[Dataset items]
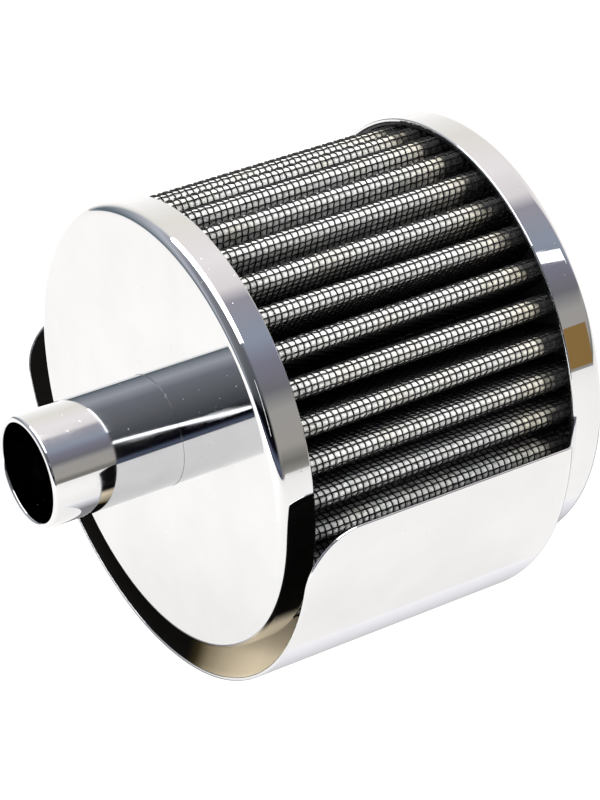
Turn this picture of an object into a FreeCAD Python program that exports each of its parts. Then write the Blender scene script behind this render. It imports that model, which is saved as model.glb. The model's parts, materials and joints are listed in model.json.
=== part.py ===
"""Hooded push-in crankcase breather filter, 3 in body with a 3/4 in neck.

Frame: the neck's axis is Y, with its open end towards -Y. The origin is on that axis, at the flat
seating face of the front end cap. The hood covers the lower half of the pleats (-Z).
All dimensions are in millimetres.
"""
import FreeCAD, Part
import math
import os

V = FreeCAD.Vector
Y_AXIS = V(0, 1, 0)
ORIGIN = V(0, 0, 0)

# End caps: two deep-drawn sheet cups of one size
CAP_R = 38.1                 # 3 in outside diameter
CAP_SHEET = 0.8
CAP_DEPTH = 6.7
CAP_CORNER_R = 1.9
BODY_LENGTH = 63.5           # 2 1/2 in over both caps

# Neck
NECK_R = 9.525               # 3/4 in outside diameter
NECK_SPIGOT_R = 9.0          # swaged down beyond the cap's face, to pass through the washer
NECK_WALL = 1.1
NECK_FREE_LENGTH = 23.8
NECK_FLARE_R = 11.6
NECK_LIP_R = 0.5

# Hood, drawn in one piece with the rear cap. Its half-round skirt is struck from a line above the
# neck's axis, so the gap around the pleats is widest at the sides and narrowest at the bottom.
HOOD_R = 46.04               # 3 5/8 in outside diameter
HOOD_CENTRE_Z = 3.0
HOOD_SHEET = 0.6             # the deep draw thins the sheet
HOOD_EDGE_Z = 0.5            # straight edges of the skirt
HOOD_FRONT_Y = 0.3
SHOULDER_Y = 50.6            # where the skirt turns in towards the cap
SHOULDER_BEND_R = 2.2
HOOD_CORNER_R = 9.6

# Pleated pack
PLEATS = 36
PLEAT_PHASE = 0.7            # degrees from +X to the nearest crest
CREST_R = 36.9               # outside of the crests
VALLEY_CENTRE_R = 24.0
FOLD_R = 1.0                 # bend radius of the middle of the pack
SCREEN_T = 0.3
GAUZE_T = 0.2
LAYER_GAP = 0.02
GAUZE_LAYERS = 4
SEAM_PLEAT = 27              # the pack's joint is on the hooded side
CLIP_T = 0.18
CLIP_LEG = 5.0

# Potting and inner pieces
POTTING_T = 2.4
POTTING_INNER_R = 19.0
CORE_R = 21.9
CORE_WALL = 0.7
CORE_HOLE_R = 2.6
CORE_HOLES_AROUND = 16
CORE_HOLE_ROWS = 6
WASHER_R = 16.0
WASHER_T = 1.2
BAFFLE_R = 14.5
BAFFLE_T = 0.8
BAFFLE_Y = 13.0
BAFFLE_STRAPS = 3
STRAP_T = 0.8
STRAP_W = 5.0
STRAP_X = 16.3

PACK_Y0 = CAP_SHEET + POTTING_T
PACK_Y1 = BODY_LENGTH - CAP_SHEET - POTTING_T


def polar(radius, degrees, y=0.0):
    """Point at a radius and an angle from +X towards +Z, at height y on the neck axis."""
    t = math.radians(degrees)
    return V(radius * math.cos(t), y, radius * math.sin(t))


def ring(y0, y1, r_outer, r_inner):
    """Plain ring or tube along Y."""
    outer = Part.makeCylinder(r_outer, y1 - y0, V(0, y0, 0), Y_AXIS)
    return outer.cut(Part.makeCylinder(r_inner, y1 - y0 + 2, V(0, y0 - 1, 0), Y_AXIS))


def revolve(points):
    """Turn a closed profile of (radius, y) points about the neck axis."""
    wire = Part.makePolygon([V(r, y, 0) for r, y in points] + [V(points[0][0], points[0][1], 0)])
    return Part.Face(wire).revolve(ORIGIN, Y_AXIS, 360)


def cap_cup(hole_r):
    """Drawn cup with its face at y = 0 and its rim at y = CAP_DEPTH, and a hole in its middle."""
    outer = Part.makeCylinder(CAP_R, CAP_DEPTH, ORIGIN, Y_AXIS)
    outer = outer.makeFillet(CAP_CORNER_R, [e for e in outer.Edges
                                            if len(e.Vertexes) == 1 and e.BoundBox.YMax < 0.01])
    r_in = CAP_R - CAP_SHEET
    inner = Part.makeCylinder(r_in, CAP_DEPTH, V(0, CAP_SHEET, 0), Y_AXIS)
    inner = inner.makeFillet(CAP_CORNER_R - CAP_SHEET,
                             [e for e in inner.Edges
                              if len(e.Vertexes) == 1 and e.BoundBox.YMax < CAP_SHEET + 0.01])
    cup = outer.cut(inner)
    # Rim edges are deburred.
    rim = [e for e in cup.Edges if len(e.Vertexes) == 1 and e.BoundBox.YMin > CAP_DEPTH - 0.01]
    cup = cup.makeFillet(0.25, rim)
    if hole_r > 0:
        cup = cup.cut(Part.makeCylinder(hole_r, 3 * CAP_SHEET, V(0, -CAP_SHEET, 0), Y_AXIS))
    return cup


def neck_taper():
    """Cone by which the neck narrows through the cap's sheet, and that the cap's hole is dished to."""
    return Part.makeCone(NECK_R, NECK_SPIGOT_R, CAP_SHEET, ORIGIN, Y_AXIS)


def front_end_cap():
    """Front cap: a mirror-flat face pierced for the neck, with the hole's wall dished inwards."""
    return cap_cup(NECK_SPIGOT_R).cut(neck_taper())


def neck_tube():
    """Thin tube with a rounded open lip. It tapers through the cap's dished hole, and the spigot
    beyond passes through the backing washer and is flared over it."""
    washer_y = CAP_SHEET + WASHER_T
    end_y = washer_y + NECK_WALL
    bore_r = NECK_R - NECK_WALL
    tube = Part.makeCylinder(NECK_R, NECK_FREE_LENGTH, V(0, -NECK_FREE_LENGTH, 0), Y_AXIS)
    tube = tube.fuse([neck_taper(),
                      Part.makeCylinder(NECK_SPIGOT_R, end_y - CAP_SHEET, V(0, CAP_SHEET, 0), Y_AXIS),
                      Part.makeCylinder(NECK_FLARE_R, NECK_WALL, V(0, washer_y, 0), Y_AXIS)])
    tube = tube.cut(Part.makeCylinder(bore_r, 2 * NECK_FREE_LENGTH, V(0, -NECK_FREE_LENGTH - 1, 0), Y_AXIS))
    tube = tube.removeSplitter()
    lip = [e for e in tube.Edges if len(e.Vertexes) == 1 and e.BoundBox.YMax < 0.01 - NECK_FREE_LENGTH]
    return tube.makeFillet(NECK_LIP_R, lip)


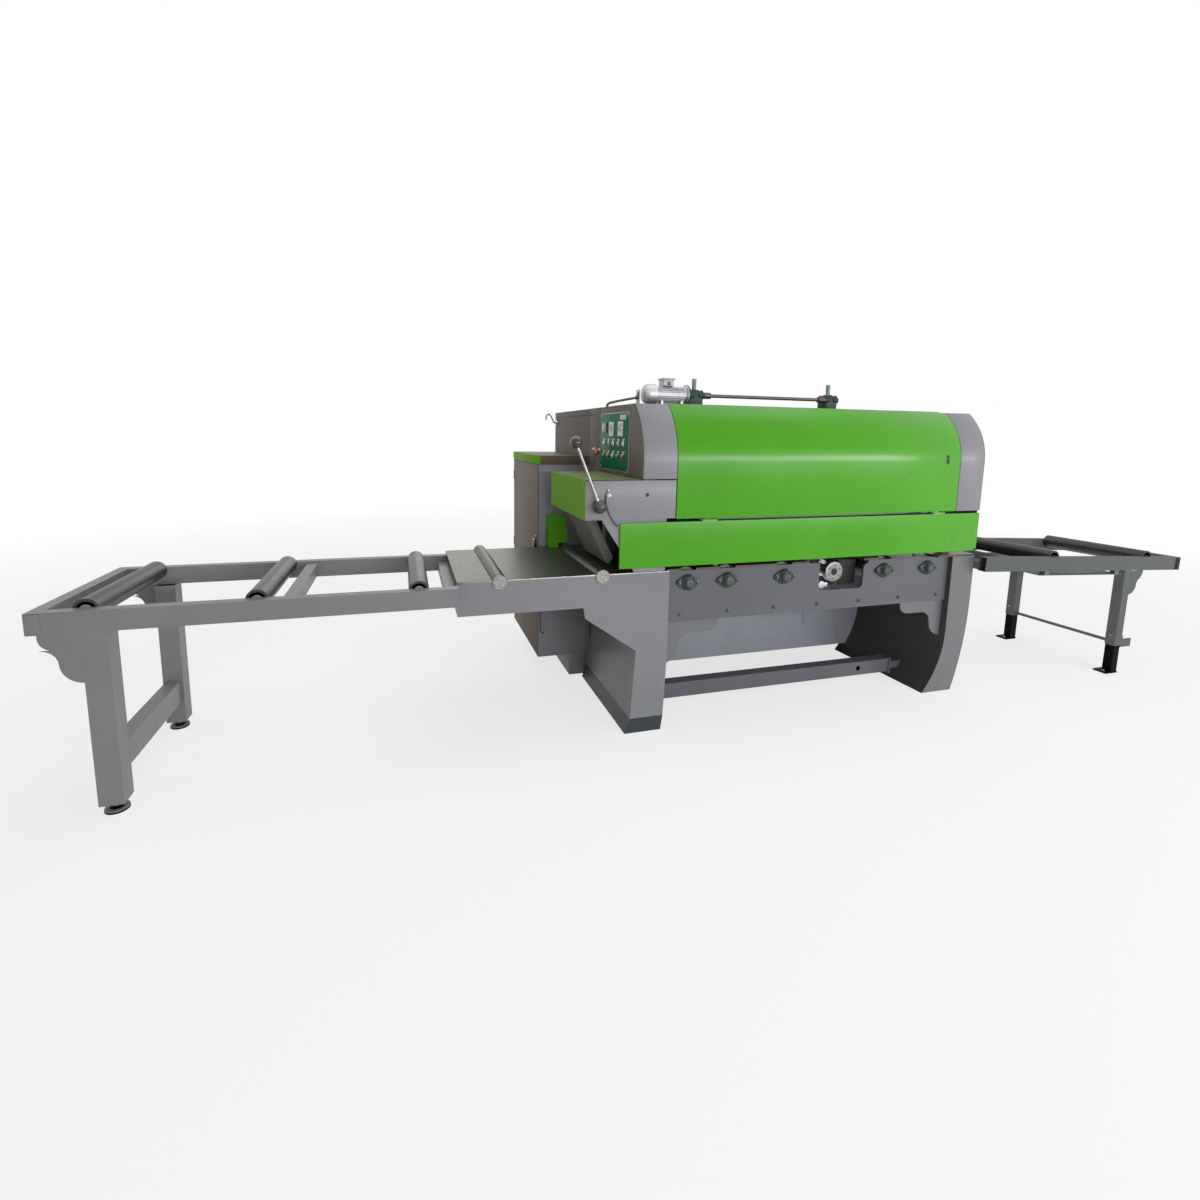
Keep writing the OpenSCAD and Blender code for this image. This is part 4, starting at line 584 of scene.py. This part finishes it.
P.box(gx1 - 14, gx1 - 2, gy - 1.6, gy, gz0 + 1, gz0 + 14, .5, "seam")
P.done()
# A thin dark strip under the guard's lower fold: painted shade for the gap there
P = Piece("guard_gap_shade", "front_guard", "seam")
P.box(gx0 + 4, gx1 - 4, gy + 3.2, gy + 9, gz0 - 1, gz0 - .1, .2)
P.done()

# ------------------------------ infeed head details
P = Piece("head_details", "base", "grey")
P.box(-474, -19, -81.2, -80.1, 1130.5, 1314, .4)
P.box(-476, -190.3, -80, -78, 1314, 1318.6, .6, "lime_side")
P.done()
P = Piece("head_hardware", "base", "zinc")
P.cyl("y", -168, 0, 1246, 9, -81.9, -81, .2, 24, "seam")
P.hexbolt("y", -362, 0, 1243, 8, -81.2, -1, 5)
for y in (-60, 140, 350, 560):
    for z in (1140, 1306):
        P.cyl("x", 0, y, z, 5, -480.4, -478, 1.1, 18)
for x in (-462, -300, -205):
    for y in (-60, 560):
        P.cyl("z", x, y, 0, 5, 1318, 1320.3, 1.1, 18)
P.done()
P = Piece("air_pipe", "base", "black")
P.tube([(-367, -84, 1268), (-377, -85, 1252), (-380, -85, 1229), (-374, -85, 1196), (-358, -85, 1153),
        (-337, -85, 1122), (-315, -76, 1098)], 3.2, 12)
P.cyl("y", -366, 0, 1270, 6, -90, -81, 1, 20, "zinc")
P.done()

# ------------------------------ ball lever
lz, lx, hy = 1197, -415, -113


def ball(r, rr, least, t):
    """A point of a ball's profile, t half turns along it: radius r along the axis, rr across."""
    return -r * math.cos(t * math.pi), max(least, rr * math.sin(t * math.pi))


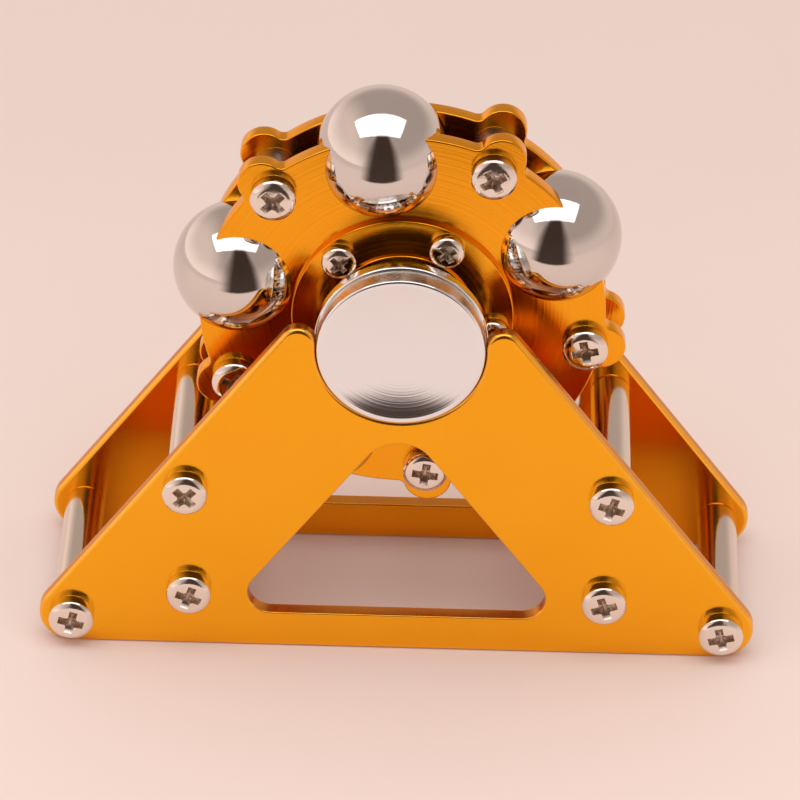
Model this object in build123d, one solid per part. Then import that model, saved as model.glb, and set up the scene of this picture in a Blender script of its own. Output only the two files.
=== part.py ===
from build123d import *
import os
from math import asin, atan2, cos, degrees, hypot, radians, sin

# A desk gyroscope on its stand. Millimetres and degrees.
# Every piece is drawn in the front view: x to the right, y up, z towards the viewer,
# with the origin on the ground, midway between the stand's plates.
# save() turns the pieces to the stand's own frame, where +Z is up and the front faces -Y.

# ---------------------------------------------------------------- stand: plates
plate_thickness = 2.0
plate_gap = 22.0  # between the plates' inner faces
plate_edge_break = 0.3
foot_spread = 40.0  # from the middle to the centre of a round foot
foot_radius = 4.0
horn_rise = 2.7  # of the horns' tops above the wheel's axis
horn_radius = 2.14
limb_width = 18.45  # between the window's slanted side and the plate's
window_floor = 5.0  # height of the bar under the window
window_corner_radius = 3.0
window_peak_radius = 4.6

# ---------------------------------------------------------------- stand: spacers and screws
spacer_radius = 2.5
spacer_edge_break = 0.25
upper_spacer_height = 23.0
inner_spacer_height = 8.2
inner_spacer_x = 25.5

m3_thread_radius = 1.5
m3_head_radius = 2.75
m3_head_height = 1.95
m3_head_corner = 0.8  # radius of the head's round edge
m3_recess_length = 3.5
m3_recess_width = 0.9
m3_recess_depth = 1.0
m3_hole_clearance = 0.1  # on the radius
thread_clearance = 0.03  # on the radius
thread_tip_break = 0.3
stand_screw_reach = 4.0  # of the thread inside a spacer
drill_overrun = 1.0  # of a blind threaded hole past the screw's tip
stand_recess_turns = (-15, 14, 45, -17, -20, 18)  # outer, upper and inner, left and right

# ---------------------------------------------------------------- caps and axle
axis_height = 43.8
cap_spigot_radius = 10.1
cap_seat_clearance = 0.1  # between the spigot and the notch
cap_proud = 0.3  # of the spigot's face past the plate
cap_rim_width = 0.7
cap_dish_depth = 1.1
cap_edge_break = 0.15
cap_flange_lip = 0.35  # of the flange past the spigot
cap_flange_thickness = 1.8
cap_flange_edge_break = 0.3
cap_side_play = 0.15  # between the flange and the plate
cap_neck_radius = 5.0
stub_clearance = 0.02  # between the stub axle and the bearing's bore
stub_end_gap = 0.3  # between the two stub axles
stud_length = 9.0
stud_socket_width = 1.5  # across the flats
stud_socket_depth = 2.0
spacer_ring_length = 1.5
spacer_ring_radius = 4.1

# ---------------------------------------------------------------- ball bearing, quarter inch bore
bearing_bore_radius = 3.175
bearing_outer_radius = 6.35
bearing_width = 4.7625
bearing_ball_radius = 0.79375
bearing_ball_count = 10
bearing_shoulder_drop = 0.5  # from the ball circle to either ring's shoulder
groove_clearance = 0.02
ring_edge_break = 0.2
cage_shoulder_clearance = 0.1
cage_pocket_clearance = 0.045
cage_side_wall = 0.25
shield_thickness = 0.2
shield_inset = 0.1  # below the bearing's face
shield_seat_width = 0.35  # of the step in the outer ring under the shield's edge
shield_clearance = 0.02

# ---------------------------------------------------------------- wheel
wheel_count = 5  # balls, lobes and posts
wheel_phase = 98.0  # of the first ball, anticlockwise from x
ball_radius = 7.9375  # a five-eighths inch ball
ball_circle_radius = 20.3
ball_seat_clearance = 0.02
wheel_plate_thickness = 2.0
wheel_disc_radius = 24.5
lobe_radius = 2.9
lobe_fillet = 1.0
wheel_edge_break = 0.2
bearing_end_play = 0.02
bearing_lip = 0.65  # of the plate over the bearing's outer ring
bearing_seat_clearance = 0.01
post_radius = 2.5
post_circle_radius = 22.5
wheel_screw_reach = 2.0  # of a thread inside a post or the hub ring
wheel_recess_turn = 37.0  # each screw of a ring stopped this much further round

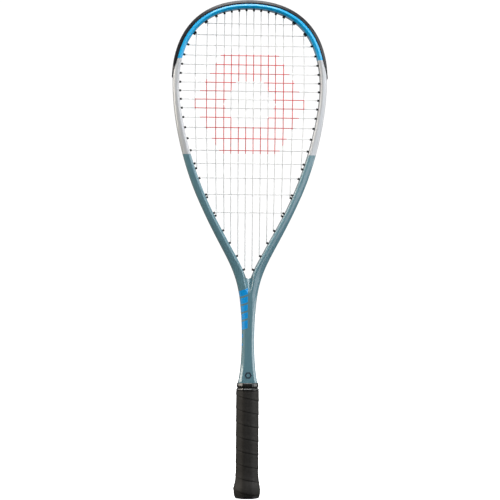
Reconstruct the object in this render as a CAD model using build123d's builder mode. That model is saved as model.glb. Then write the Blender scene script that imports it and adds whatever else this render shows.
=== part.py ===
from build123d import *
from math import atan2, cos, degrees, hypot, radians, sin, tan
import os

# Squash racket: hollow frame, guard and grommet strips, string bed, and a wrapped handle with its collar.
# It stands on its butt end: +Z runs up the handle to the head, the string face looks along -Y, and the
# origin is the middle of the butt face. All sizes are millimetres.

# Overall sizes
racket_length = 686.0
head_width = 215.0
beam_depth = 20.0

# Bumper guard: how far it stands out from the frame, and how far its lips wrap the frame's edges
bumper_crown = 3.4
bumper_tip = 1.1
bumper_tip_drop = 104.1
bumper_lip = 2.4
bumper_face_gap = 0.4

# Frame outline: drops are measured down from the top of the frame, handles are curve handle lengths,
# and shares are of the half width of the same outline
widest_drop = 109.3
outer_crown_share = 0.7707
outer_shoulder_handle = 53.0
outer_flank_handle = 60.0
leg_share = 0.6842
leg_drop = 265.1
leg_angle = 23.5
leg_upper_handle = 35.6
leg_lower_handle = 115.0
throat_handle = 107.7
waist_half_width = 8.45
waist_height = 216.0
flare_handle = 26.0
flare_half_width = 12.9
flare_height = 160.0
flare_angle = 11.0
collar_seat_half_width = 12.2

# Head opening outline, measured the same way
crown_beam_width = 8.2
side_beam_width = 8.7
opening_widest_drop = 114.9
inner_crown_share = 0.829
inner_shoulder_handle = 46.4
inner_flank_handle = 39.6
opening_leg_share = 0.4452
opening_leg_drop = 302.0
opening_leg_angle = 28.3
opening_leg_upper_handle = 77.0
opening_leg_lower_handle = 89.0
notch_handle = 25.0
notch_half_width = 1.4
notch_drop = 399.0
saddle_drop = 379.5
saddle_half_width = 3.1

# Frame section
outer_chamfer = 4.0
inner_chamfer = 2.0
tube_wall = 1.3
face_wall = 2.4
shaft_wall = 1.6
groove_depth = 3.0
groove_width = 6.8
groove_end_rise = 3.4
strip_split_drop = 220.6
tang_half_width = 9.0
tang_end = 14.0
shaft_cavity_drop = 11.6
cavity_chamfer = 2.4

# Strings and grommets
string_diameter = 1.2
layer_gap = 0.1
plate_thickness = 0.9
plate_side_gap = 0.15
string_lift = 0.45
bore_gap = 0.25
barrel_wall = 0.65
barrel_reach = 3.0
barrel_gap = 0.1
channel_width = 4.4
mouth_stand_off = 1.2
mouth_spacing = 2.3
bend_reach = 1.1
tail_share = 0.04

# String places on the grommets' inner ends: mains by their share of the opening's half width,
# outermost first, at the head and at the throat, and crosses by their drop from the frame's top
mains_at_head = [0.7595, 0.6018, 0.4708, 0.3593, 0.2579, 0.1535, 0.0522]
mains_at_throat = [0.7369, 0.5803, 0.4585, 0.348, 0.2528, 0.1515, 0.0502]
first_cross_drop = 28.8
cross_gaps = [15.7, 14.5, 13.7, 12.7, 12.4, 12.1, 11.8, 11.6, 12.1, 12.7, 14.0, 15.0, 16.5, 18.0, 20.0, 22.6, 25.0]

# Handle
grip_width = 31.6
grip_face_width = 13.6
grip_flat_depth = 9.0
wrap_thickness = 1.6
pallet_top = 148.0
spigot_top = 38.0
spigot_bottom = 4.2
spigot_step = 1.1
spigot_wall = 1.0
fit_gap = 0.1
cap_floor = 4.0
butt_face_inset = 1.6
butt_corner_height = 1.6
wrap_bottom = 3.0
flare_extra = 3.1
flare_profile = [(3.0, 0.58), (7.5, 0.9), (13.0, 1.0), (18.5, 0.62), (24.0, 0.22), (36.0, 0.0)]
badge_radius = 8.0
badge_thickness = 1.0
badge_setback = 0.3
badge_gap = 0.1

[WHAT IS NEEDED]
Pick out all lines from the data above in which the word "this" appears.

[OUTPUT BELOW]
Turn this picture of an object into a FreeCAD Python program that exports each of its parts. Then write the Blender scene script behind this render. It imports that model, which is saved as model.glb. The model's parts, materials and joints are listed in model.json.
Keep writing the OpenSCAD and Blender code for this image. This is part 4, starting at line 584 of scene.py. This part finishes it.
Model this object in build123d, one solid per part. Then import that model, saved as model.glb, and set up the scene of this picture in a Blender script of its own. Output only the two files.
wheel_recess_turn = 37.0  # each screw of a ring stopped this much further round
Reconstruct the object in this render as a CAD model using build123d's builder mode. That model is saved as model.glb. Then write the Blender scene script that imports it and adds whatever else this render shows.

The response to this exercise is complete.